Print exactly the part opening with the line containing "low, high = Vector((1e9,)" and closing with the line containing "imported = [obj", with both of those lines included.

◆ **Data shown**:
########
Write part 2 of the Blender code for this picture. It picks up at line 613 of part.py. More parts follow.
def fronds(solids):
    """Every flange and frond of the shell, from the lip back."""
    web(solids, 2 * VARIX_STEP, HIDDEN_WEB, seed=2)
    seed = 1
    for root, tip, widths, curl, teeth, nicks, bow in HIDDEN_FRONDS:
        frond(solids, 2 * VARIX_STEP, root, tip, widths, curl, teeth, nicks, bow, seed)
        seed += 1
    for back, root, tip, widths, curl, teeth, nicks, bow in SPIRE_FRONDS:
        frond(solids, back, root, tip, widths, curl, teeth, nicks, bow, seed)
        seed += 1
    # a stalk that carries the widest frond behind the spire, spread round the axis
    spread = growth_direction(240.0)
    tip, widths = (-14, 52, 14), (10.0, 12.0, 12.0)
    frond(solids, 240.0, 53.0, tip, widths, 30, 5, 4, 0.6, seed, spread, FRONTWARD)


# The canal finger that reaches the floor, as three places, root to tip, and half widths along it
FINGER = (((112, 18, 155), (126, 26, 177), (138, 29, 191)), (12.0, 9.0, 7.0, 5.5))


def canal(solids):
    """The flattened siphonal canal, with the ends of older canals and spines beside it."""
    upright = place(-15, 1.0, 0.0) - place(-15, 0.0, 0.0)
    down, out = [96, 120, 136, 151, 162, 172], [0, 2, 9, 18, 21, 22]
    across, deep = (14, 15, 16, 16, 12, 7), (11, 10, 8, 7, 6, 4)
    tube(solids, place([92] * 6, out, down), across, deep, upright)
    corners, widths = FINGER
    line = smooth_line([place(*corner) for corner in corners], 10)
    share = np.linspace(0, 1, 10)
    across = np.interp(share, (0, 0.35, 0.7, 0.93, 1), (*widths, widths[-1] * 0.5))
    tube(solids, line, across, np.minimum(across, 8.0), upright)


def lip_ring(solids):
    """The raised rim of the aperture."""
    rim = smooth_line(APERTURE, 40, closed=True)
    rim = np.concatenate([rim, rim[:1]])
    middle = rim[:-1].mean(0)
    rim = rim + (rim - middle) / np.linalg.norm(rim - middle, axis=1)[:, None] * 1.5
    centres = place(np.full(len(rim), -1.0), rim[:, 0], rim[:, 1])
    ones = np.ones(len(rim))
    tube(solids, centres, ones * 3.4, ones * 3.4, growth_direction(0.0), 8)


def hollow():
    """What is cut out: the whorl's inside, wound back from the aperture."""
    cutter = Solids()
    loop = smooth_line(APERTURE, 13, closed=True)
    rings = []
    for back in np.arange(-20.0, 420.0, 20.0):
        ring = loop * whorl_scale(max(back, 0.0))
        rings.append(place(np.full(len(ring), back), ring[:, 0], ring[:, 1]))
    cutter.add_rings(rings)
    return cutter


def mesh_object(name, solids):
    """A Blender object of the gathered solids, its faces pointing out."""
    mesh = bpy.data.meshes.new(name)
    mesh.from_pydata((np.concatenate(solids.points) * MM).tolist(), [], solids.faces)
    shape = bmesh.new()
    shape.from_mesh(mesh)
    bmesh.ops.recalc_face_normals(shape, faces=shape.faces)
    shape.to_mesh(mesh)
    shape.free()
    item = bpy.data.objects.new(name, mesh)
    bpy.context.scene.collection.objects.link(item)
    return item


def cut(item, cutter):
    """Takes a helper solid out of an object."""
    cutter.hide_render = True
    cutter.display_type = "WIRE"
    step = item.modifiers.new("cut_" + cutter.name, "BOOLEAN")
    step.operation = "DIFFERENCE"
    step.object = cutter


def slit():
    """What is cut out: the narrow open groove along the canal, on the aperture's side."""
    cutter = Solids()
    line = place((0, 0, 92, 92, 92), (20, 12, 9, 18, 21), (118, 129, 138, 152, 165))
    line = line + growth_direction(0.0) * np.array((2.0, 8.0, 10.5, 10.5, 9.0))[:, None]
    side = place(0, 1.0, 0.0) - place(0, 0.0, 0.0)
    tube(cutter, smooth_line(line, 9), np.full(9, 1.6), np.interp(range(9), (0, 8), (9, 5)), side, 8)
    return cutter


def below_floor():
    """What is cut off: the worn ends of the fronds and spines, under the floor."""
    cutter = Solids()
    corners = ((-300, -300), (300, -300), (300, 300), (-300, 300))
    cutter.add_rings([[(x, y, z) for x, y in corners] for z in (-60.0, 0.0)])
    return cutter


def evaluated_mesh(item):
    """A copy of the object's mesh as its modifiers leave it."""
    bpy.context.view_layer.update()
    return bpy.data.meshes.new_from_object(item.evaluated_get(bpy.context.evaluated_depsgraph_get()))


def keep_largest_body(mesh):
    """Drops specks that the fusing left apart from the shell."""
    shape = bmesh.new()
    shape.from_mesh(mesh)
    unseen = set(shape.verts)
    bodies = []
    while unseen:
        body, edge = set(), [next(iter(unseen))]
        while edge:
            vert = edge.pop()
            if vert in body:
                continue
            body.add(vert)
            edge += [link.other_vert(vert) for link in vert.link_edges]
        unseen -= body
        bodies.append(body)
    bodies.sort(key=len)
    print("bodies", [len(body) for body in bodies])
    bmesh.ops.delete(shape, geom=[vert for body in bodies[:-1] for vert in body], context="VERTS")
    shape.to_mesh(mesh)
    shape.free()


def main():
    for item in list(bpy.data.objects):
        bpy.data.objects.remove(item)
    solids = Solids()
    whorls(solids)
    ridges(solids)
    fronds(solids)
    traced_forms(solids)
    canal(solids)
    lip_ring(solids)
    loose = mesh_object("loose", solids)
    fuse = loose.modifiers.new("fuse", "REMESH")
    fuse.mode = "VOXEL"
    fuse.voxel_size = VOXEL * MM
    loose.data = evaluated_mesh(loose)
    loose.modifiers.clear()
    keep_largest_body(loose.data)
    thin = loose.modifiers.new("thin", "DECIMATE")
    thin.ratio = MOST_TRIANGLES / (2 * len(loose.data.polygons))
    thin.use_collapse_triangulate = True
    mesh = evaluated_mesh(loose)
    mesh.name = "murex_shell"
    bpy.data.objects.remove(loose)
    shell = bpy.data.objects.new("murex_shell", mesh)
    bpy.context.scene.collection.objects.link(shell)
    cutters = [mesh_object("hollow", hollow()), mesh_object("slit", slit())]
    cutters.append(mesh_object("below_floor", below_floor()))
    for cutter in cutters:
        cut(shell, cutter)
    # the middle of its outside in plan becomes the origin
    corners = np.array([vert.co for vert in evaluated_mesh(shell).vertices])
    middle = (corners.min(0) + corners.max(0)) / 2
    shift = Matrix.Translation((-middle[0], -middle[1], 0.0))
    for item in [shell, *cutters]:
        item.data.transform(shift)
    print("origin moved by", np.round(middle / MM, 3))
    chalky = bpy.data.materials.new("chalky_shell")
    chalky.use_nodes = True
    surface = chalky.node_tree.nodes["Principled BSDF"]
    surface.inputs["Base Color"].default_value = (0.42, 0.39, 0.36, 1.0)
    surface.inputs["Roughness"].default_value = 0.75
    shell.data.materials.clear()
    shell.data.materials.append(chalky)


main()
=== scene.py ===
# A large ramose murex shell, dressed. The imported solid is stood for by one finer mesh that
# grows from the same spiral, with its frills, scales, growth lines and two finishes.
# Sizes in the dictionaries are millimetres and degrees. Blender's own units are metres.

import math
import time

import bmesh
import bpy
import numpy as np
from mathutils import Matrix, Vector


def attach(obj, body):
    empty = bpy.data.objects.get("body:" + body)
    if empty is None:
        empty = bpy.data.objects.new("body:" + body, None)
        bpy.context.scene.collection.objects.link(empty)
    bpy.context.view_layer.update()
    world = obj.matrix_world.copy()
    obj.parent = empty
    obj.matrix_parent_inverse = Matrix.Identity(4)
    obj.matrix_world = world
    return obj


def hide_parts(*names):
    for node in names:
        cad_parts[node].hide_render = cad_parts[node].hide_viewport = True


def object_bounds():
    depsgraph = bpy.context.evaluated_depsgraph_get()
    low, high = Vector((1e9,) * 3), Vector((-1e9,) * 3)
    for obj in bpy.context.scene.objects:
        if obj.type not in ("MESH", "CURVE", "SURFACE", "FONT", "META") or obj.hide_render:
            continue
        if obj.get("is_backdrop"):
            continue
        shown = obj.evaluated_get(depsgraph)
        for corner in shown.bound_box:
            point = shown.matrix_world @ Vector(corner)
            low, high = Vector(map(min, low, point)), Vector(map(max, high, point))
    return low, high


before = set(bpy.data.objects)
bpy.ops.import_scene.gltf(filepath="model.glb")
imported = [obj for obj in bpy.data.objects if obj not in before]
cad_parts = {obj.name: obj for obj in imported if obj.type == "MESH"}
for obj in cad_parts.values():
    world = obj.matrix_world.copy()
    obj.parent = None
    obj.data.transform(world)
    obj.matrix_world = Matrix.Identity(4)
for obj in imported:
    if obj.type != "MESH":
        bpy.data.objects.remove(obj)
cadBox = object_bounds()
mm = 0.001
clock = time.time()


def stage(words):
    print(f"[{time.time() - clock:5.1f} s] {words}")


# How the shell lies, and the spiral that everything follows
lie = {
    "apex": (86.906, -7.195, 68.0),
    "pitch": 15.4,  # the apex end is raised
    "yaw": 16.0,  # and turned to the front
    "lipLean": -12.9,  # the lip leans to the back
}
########
◆ **Full solution**:
    low, high = Vector((1e9,) * 3), Vector((-1e9,) * 3)
    for obj in bpy.context.scene.objects:
        if obj.type not in ("MESH", "CURVE", "SURFACE", "FONT", "META") or obj.hide_render:
            continue
        if obj.get("is_backdrop"):
            continue
        shown = obj.evaluated_get(depsgraph)
        for corner in shown.bound_box:
            point = shown.matrix_world @ Vector(corner)
            low, high = Vector(map(min, low, point)), Vector(map(max, high, point))
    return low, high


before = set(bpy.data.objects)
bpy.ops.import_scene.gltf(filepath="model.glb")
imported = [obj for obj in bpy.data.objects if obj not in before]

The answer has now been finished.